多種多彩な名演が目白押しの悲愴であるが、本演奏は、一味もふた味も異なる超個性的な名演だ。モーツァルトのオペラで鬼才ぶりを発揮しているクルレンツィスであるが、本演奏はあたかも一篇のオペラを聴いているかのようで、それでいてクルレンツィスのチャイコフスキーへの深い造詣もあり、いささかもあざとさを感じさせない。同曲に聴き飽きたという者にこそ新鮮さを大いに感じさせる新時代の悲愴の登場を大いに歓迎したい。

頑丈なボックス、各曲ともにオリジナルジャケットのデザインのCDに収められていること、詳細な解説書、シリアルナンバーが付されているなど、パッケージメディア全盛期を彷彿させる豪華な本盤は、ネット配信全盛期にあって、クラシック音楽が芸術作品であることをあらためて想起させてくれるものと言える。ヨッフム最良の遺産を高音質化した本盤こそは、デフィニッションシリーズの集大成とも言うべき究極の名全集と評価したい。

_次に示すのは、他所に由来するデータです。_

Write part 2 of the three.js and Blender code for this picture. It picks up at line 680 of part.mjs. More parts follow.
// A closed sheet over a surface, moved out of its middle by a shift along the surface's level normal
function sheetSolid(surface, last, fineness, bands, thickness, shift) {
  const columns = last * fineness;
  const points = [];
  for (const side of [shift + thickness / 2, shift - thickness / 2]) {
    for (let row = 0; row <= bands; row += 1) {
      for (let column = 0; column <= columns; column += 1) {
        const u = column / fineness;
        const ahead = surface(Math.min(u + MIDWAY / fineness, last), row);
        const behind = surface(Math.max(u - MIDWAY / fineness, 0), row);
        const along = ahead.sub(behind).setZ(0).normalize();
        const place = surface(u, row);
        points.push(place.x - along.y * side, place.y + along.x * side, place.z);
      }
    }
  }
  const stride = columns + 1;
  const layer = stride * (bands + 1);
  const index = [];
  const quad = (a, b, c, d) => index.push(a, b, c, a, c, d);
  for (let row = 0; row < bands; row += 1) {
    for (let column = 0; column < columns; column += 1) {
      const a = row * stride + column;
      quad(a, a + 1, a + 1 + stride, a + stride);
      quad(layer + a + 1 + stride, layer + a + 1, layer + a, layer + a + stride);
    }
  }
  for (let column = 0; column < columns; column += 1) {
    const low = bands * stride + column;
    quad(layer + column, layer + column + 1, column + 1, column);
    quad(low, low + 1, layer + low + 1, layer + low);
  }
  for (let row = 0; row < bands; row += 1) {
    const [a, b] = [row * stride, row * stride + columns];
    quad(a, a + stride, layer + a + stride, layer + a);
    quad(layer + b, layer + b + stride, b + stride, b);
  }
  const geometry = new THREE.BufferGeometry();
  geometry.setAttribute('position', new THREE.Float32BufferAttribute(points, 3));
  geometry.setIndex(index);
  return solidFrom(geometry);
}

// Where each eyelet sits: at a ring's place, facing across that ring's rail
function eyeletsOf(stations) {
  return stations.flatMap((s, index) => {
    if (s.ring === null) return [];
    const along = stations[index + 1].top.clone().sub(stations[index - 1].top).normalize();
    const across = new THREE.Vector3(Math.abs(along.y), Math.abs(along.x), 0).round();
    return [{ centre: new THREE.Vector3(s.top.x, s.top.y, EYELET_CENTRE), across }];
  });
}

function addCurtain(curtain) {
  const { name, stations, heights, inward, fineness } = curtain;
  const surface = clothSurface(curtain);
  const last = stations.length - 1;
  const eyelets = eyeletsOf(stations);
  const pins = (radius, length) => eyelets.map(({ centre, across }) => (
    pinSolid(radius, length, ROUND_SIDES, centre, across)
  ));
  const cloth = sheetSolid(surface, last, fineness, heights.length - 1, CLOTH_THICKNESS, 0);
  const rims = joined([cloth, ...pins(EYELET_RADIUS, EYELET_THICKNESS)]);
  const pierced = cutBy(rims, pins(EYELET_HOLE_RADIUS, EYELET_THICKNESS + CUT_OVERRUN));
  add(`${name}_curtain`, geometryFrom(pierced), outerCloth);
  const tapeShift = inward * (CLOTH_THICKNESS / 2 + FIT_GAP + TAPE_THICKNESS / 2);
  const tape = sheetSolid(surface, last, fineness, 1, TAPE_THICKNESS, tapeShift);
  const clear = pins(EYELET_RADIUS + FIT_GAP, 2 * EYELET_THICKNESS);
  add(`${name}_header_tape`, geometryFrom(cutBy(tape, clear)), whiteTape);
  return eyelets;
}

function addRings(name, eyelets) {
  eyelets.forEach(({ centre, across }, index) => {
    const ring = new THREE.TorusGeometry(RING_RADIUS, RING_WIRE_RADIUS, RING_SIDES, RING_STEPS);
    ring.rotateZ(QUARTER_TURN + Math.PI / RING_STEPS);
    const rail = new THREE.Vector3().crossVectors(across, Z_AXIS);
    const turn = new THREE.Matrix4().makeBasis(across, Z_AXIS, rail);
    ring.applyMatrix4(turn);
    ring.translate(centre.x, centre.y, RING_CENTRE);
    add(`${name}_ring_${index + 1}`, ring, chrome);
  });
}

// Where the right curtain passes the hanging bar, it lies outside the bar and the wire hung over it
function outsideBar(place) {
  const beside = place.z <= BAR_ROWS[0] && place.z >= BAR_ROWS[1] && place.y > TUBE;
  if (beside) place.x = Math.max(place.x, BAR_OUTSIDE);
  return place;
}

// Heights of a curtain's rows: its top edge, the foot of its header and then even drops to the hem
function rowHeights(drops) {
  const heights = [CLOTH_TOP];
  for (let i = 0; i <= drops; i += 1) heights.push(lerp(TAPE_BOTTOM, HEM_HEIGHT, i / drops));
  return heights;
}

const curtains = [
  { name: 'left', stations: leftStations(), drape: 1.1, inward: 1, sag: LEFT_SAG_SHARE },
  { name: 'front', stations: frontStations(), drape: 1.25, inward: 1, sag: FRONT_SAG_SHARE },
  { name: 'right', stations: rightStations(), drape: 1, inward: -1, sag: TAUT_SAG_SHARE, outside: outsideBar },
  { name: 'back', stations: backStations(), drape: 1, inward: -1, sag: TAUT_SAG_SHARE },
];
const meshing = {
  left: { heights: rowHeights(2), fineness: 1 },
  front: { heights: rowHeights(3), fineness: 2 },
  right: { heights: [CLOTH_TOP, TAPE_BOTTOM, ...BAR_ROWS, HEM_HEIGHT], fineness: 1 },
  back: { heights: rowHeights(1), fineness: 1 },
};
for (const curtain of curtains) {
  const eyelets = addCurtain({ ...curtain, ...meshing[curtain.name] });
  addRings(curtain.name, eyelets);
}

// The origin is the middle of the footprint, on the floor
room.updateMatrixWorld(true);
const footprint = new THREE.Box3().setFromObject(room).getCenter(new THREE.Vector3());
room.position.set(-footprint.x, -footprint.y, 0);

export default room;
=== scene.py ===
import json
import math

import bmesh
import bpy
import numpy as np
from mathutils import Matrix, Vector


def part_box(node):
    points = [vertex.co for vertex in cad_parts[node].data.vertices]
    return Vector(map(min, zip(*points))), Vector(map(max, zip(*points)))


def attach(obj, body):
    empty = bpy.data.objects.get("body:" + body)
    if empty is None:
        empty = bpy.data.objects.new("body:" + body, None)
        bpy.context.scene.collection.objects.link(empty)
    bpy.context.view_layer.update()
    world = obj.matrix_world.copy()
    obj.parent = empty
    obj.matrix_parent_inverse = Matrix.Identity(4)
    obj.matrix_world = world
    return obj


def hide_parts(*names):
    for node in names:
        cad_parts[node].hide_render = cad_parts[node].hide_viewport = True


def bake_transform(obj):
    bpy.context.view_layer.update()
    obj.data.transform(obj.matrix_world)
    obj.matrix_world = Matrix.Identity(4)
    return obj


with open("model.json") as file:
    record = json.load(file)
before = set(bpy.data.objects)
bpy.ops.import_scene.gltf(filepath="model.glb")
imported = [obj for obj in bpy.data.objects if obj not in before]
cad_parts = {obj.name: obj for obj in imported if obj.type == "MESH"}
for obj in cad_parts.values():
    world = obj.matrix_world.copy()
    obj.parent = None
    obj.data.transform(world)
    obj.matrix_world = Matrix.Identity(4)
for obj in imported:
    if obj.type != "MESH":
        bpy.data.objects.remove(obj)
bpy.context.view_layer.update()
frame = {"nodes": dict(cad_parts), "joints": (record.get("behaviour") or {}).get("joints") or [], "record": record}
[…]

シューマンの交響曲にも古楽器の使用やピリオド奏法の演奏が増えている中で、本演奏は、旧来の伝統的な演奏スタイルを貫いたものである。オーケストラを余すことなくたっぷりと鳴らした重厚な演奏であり、しかも解釈に奇を衒ったところがないことから、安心して楽曲の魅力を満喫することが出来る。サンフランシスコ交響楽団の秀逸な技量も特筆すべきであり、いかなるシューマンの交響曲全集にも引けを取らない名全集と評価したい。

シューマンの第4は、良好な音質に蘇ることにより凄みが増し、深遠なスタジオ録音盤にも勝るとも劣らない輝きを放つことになった。エロイカも、1952年のスタジオ録音盤に実演ならではの気迫と生命力が付加され、それでいて、ウラニア盤のようなテンポの振幅は最小限に抑えられており、まさしくフルトヴェングラーのエロイカの掉尾を飾るに相応しい。本盤は、フルトヴェングラーの究極の至高の芸術が刻み込まれていると言える。